## Short problem
Counting only lines that hold "scene", give the total and nothing more.

## Data provided
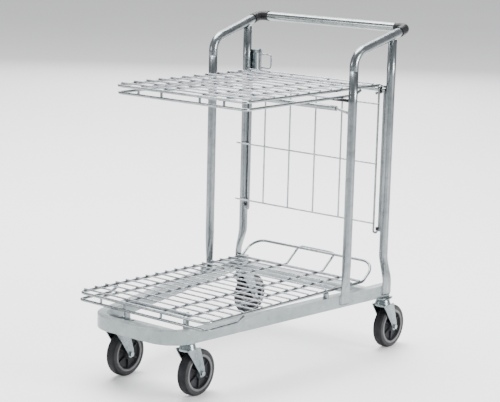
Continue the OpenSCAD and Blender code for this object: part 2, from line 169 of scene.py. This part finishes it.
def mesh_piece(name, build, material):
    """Makes an object at the origin from a bmesh filled by build."""
    bm = bmesh.new()
    build(bm)
    bmesh.ops.recalc_face_normals(bm, faces=bm.faces)
    mesh = bpy.data.meshes.new(name)
    bm.to_mesh(mesh)
    bm.free()
    for face in mesh.polygons:
        face.use_smooth = True
    piece = bpy.data.objects.new(name, mesh)
    bpy.context.scene.collection.objects.link(piece)
    mesh.materials.append(material)
    return piece


def loft(bm, rings):
    """Skins a list of rings that have the same number of points, and closes both ends."""
    rows = [[bm.verts.new(p) for p in ring] for ring in rings]
    count = len(rows[0])
    for low, high in zip(rows, rows[1:]):
        for i in range(count):
            j = (i + 1) % count
            bm.faces.new((low[i], low[j], high[j], high[i]))
    bm.faces.new(rows[0])
    bm.faces.new(rows[-1])


def ease(t):
    """A smooth step from 0 to 1."""
    t = max(0.0, min(1.0, t))
    return t * t * (3 - 2 * t)


def node_mesh(node_name):
    """The mesh of a CAD node."""
    return nodes[node_name].data


rail_points = [v.co for v in node_mesh("base_rail").vertices]
rail_rear = max(rail_points, key=lambda c: c.x)
rail_front = max((c for c in rail_points if c.y < 0), key=lambda c: c.x)
rail_taper = (rail_rear.x - rail_front.x) / (rail_rear.y - rail_front.y)
rail_low, rail_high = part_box("base_rail")
foot_half = 0.0165
foot_rise = 0.006
flat_half = 0.0032
flat_offset = 0.0029
press_length = 0.085
post_sides = 40


def rail_face(y):
    """Sideways place of the rail's outer face at a place along it."""
    return rail_rear.x - rail_taper * (rail_rear.y - y)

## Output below
2